Bomba a New York, torna la paura
Attentatore voleva colpire Times Square. Bloccato, parla di una vendetta per i raid israeliani
Elettricista di 27 anni, nato in Bangladesh e arrivato negli Stati Uniti con la famiglia nel 2011, l’autore del fallito attentato di New York si chiama Akayed Ullah. Influenzato dalla propaganda sul web, dice di aver costruito l’ordigno «per vendicarsi». Il bilancio è di tre feriti non gravi. Ricoverato con ustioni anche il potenziale killer.
Akayed Ullah, in questi giorni, avrà seguito con attenzione le notizie.

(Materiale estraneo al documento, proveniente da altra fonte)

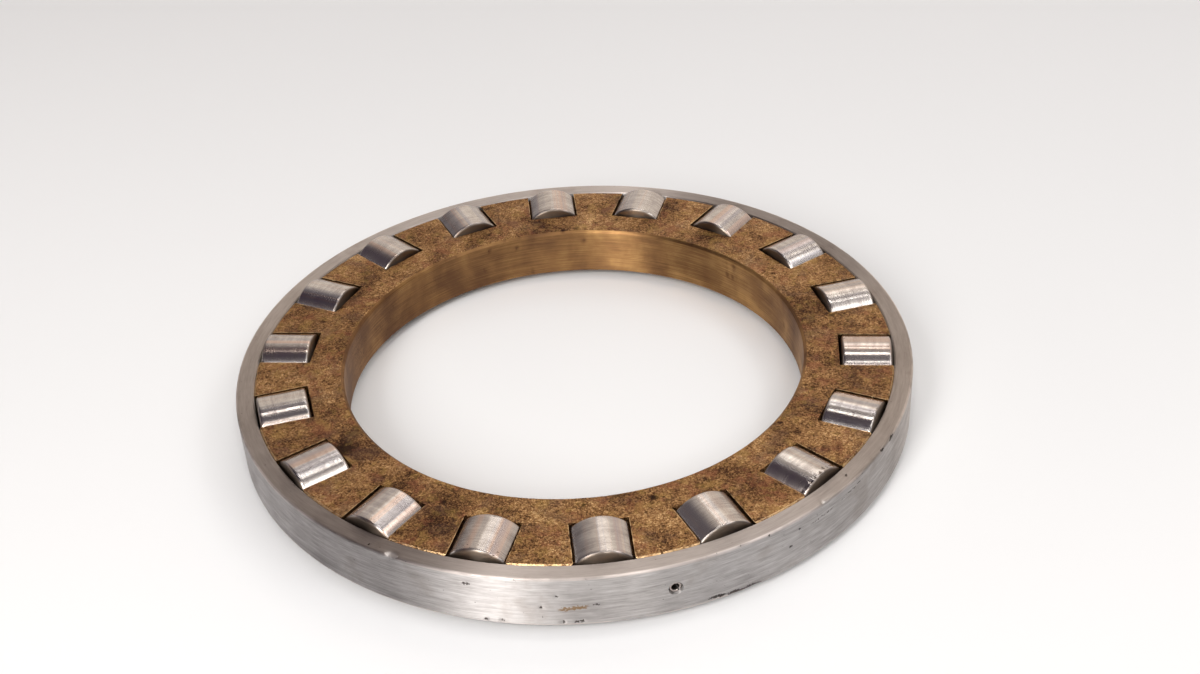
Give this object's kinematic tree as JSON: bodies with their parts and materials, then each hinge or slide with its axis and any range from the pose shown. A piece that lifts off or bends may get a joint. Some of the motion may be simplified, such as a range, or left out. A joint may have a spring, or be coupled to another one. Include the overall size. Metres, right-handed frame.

Parlano dei rovesci dello Stato Islamico, della decisione di Trump su Gerusalemme capitale, di guerre infinite. Ullah, come altri, non crede alla sconfitta, anzi pensa che sia il momento di dimostrare il contrario. E lo fa organizzando un attacco, grezzo quanto si vuole, a New York. Dimostra di essere capace di costruire un ordigno rudimentale che ha fatto pochi danni e molto rumore sul piano mediatico. La miscela, come spesso accade, non è detonata ma bruciata, e questo ha evitato conseguenze peggiori.
Nato in Bangladesh, è arrivato negli Usa con i genitori e tre fratelli nel 2011 acquisendo poi la Carta verde. Stabilitosi a Brooklyn, Ullah ha lavorato come autista fino al 2015 e in una ditta di componenti elettriche dove ha confezionato la bomba che portava indosso. Nessun precedente. Avrebbe presentato l’attentato come «una vendetta» in risposta ai raid israeliani a Gaza, ma anche per i «bombardamenti sul mio Paese». Però nessuno ha colpito questo Stato.
Dunque molta confusione con dati preliminari. Gli investigatori propendono per un atto individuale, influenzato dalla propaganda sul web dell’Isis, ma devono capire se esistono dei complici e dei rapporti. All’esame i suoi spostamenti, compreso uno in Bangladesh a settembre: il suo Paese natale è un focolaio di radicalismo.
Alla base della storia c’è per ora un giovane di 27 anni protagonista di un’azione in una delle città più protette al mondo, spesso indicata dal Califfato come bersaglio principe e vittima negli ultimi due anni di alcuni attacchi. A metà settembre del 2016 Ahmad Rahimi ha fatto detonare alcuni ordigni tra il quartiere di Chelsea e il New Jersey. Li aveva preparati seguendo le «ricette» apparse su Inspire, la rivista online di Al Qaeda. In un quadernetto sequestrato dagli inquirenti annotazioni su personaggi del qaedismo — come l’imam Anwar al Awlaki —, ma anche il portavoce dell’Isis Mohamed al Adnani. Idee vaghe sull’appartenenza specifica, tipiche di chi vive lontano dalle aree di conflitto. Le distinzioni si assottigliano, superate dalla volontà di colpire. Poi, il 31 ottobre, l’uzbeko Sayfullo Saipov irrompe con un pick up su una pista ciclabile. Otto le vittime, attentato nel segno dello Stato Islamico di un giovane auto-radicalizzato.
Ullah potrebbe rientrare in questa categoria di ispirati/ influenzati. Elementi a basso costo (per le fazioni), ma dal grande impatto. Ha emulato, senza riuscirci, gli attentatori suicidi. Ha ricavato informazioni per la bomba da internet. Ha agito in un luogo simbolo in un periodo di feste. Ha creato scompiglio accrescendo timori e insicurezza. Ha costretto le autorità a trattarlo, almeno inizialmente, come un episodio di grossa portata. Ha confermato come la sorveglianza messa in atto dalla polizia sia efficace contro piani strutturati, ma conceda — inevitabilmente — spazi alle operazioni meno sofisticate, «nate in casa». Ha rivitalizzato il messaggio di lotta jihadista e questo a prescindere dall’eventuale legame con qualche movimento.
È un’epoca instabile. Dove anche dei disturbati imitano i terroristi professionisti e amatoriali. A tutte le latitudini. L’ultimo episodio a Sondrio, dove un guidatore ubriaco ha travolto dei passanti a un mercatino. La Procura lo ha accusato di tentata strage, l’uomo ha dichiarato che voleva uccidere. La motivazione è irrilevante, contano esecuzione e conseguenze.